2024年はどんな一年にしたいですか?と方々で訊ねてまわるテレビがいる。テレビでなくても、こういった抱負を語る場は会社や友達同士の場でも起こる。4月から新生活が始まる人も多くなる中で、このタイミングで自分の目標を言語化して定める作業に追われるのは中々簡単なことではない。それでもそれぞれがなんとか考えうる予定から想像できる未来を想定して抱負を語る。それすら思いつかない人は「健康に」と、もっと野心のある人は「もっと給料を」なんてことも言ったりする。自分は毎年その質問に窮して「本とかたくさん読めたらいいね」みたいなあやふやでつまらない回答でお茶を濁す。

今年の目標を語る前に、去年はどうだったんだろうと振り返る必要性はある。個人ではなく社会を通して見てみると、書くのも面倒なくらいにネガティブな出来事ばかり思い浮かんでしまう。日本においては、過剰なノスタルジー消費があからさまに不景気の後押しを受け流行した。PUFFYのような姿格好でダラダラとやる気なく踊らせて歌わせるだけのCM、200年代初頭を彷彿させるアムラーや浜崎あゆみ、モー娘。といった表層的なモノマネをするCM。共通するのは、どれも極端に雑で目を覆うほどに現象と文化への解像度が低い。ジーンズ履かせてダラダラと踊ればPUFFYになるとか、記憶を曖昧にしたまま雑なアウトプットのつきはぎな時代感覚はさすがにとぼけるにも無理があり、しかしそれが通用してしまう一年だった。
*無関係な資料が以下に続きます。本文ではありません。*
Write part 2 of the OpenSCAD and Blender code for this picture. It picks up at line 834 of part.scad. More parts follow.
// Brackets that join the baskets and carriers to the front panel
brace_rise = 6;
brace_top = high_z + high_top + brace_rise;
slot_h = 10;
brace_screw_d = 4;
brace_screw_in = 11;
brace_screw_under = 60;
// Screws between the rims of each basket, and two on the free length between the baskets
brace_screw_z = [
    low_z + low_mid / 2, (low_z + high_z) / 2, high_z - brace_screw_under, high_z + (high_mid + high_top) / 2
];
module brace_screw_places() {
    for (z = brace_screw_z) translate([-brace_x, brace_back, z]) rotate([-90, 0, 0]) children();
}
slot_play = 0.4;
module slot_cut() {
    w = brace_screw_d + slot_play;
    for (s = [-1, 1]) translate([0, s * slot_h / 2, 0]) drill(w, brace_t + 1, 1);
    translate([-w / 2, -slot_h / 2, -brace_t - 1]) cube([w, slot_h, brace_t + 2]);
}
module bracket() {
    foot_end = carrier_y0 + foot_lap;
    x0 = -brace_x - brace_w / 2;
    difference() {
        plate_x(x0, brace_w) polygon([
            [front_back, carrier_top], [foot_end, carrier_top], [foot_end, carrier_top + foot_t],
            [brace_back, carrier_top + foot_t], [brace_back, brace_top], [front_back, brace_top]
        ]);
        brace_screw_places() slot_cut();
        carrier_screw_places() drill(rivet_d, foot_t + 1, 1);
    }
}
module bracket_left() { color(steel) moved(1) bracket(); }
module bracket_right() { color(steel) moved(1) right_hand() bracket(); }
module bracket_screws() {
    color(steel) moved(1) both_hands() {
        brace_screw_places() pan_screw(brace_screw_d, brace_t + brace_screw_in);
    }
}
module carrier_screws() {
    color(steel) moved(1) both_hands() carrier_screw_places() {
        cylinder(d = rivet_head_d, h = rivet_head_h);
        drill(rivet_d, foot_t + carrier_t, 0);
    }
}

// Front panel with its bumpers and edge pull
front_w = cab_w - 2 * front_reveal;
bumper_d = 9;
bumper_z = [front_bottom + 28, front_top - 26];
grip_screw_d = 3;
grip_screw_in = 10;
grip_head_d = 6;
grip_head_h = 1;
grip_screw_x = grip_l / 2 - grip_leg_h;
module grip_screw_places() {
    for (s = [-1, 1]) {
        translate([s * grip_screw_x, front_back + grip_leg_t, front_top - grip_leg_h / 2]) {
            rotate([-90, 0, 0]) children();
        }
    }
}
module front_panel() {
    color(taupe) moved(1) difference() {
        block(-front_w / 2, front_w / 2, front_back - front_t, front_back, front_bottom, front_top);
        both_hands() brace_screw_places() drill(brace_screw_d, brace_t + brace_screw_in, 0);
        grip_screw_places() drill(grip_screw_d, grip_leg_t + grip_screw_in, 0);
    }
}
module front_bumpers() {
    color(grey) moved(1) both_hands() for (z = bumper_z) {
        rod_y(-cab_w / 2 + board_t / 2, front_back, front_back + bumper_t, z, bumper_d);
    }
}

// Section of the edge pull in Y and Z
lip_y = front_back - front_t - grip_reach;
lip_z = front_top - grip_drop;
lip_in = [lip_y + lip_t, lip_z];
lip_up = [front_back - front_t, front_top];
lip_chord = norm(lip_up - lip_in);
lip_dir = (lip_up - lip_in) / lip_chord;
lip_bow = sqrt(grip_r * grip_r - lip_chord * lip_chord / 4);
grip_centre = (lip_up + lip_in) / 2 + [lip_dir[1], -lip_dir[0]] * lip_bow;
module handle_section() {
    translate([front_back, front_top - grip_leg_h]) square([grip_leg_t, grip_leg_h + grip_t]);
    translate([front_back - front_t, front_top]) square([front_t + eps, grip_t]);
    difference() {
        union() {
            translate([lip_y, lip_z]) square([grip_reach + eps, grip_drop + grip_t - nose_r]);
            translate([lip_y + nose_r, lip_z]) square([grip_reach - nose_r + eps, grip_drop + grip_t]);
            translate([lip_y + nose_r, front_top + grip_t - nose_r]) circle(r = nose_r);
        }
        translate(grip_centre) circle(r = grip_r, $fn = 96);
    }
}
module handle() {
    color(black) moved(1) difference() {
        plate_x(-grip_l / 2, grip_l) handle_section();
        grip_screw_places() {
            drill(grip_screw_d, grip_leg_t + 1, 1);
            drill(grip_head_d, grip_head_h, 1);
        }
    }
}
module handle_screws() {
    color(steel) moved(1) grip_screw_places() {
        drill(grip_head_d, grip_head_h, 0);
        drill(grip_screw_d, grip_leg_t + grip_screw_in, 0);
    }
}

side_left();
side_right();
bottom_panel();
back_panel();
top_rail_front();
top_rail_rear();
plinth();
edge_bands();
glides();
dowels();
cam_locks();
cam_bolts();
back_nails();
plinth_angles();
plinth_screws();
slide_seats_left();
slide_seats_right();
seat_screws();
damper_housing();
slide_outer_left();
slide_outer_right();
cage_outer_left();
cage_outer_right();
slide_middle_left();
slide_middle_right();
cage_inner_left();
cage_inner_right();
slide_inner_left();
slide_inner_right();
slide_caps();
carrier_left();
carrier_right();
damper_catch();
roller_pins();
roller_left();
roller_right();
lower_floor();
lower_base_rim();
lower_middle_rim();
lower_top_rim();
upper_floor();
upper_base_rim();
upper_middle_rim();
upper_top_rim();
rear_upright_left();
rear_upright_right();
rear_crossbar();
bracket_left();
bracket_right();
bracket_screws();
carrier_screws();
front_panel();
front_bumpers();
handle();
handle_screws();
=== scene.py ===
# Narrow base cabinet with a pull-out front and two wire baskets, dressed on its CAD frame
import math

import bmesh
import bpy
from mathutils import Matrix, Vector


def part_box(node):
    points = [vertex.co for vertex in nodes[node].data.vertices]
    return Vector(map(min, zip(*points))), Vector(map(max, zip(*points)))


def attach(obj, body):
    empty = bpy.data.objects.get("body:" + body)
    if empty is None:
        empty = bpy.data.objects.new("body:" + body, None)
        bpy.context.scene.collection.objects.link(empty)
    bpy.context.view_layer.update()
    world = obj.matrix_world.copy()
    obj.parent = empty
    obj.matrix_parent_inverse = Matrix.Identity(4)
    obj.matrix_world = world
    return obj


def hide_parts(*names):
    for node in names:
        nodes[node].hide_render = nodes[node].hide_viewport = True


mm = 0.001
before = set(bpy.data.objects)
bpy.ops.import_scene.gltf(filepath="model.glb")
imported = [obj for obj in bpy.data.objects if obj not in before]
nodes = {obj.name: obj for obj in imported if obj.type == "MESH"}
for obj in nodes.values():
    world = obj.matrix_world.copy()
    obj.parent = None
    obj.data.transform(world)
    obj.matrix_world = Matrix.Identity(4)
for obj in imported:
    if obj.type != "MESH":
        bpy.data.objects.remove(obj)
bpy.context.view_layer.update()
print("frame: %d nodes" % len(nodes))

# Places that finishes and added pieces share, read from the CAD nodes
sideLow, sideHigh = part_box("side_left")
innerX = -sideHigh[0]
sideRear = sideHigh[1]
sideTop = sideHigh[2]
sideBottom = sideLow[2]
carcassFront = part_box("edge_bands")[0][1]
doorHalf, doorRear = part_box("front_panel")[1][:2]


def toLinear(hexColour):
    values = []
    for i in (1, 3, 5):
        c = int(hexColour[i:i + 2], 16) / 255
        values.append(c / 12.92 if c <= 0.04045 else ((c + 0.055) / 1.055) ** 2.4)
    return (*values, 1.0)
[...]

「エモい」は若者の手から離れ、今や広告代理店のプレゼン資料の必須単語へと成り下がった。一時期、今泉力哉から始まった右肩上がりのフォントがエモいのスタンダードになったが、今やもっと露骨なざらついたVHS的映像とY2Kファッションの二刀流で世間を感傷的にさせようと試みる。しかし明らかにその一環だったはずの紅白歌合戦でのポケットビスケッツとブラックビスケッツの出演は、予想外に世間のノスタルジー以上の刺さり方をしてしまった。セルフラブ、セルフケア、そして自分らしく生きるというある意味普遍性のあるキャッチコピーはこの時代になり、より具体的な変容を遂げ、”自分らしく生きる”というお題目だけでなくブラックビスケッツの「タイミング」における「ズレた間の悪さもそれも君のタイミング」という多様性の容認の姿勢は25年以上経てようやく世間に意味を理解されたといってもいいだろう。

芦田愛菜が今年の漢字として「慮」を選び、ドラマ「ブラッシュアップライフ」で脚光を浴びた永尾柚乃は「大人になっても私は私で」とコメントを残した。両者にあるのは極めて優れた他者への尊重だ。奇しくもポケットビスケッツが「YELLOW YELLOW HAPPY」で「すべては私が私でいるために」と歌ったこととリンクする。そしてこの曲が収録されたアルバムのタイトルは「カラフル」。ボーダレスと謳われた紅白歌合戦で、今まで散々レインボーフラッグやドラァグクイーンを起用してきたMISIAがまるで紅と白の男女で分けていながらボーダレスと謳う紅白歌合戦の矛盾に牙を向くように真っ赤な衣装に身に纏ったこととは対照的だったし、結果的にこの二組がハイライトになっていたことは私の中では揺るがない。

今この記事を書いているのは3が日も終わった平日のカフェ。非日常が繰り返されてもやっぱり平穏は平穏のまま保たれて自分のことを粛々とこなす人たち。自分ももちろんそうだが、今年の目標って、自分だけの目標ってことにしていなかったっけ、と疑う姿勢は大切だ。自分が幸せでいることが最低限の社会貢献であることは間違いないが、もう少し視野を広げたい。それは音楽に教わったことだしそうであることを伝える必要性もあると思っている。